++++ Source records ++++
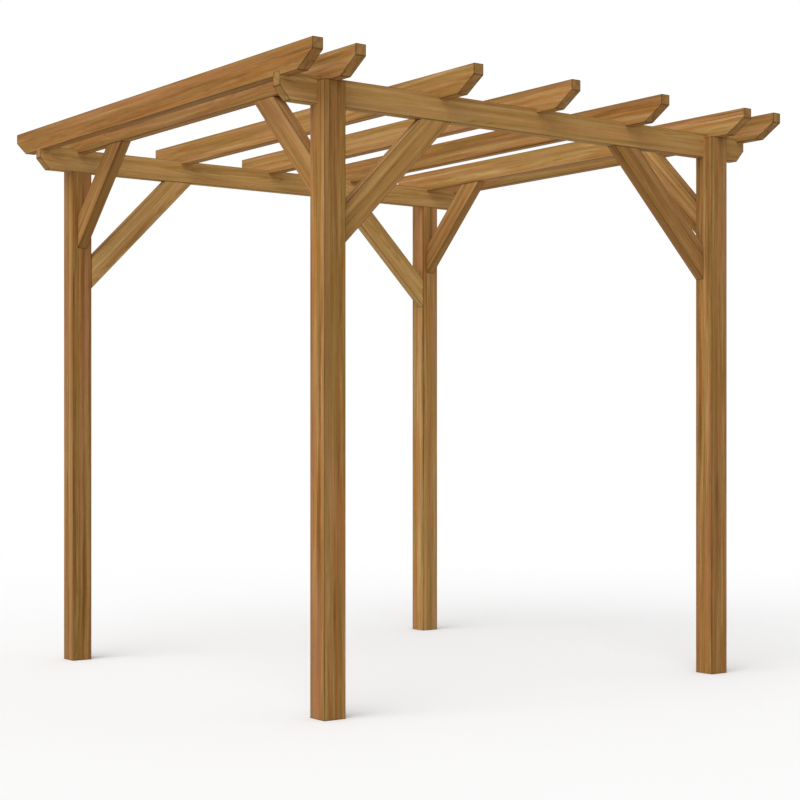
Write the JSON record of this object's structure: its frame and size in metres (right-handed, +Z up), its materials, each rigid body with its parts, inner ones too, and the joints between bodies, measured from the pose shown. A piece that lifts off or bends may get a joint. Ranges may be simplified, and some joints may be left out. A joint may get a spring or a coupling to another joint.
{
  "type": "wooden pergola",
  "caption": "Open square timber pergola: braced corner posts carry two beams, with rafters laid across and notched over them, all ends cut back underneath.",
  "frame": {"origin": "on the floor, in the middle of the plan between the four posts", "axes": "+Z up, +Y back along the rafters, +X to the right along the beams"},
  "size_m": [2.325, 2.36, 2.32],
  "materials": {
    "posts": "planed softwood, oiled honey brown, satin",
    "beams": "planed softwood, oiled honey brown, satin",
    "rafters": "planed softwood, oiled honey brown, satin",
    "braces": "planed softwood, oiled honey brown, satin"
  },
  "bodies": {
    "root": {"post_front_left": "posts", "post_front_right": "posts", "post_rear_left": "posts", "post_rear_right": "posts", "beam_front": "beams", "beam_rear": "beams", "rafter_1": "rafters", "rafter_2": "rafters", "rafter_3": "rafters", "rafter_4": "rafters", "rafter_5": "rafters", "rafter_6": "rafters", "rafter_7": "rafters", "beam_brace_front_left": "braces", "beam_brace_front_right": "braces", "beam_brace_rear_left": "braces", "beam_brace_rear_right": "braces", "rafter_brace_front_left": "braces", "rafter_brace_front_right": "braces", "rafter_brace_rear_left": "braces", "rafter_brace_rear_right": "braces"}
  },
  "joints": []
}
++++
++++ Source records ++++
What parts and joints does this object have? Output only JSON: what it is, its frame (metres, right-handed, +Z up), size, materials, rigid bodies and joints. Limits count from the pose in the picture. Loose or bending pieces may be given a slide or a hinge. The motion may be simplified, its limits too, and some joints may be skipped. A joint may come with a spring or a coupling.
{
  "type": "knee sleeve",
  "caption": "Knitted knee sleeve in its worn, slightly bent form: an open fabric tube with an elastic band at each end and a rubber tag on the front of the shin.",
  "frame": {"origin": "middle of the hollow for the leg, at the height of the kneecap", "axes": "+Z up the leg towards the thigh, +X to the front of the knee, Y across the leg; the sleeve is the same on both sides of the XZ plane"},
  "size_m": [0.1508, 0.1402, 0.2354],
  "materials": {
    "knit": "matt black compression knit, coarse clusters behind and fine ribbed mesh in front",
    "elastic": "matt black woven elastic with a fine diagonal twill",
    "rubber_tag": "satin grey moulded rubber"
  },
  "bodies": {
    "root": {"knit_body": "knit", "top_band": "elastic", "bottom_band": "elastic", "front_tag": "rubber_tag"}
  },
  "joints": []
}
++++
++++ Source records ++++
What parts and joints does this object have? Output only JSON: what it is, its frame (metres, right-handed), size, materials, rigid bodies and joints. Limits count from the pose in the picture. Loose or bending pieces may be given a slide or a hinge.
++++
Your task:
Look over the listing above. Pick out and copy every line that includes "joints".

Exercise response:
Write the JSON record of this object's structure: its frame and size in metres (right-handed, +Z up), its materials, each rigid body with its parts, inner ones too, and the joints between bodies, measured from the pose shown. A piece that lifts off or bends may get a joint. Ranges may be simplified, and some joints may be left out. A joint may get a spring or a coupling to another joint.
  "joints": []
What parts and joints does this object have? Output only JSON: what it is, its frame (metres, right-handed, +Z up), size, materials, rigid bodies and joints. Limits count from the pose in the picture. Loose or bending pieces may be given a slide or a hinge. The motion may be simplified, its limits too, and some joints may be skipped. A joint may come with a spring or a coupling.
  "joints": []
What parts and joints does this object have? Output only JSON: what it is, its frame (metres, right-handed), size, materials, rigid bodies and joints. Limits count from the pose in the picture. Loose or bending pieces may be given a slide or a hinge.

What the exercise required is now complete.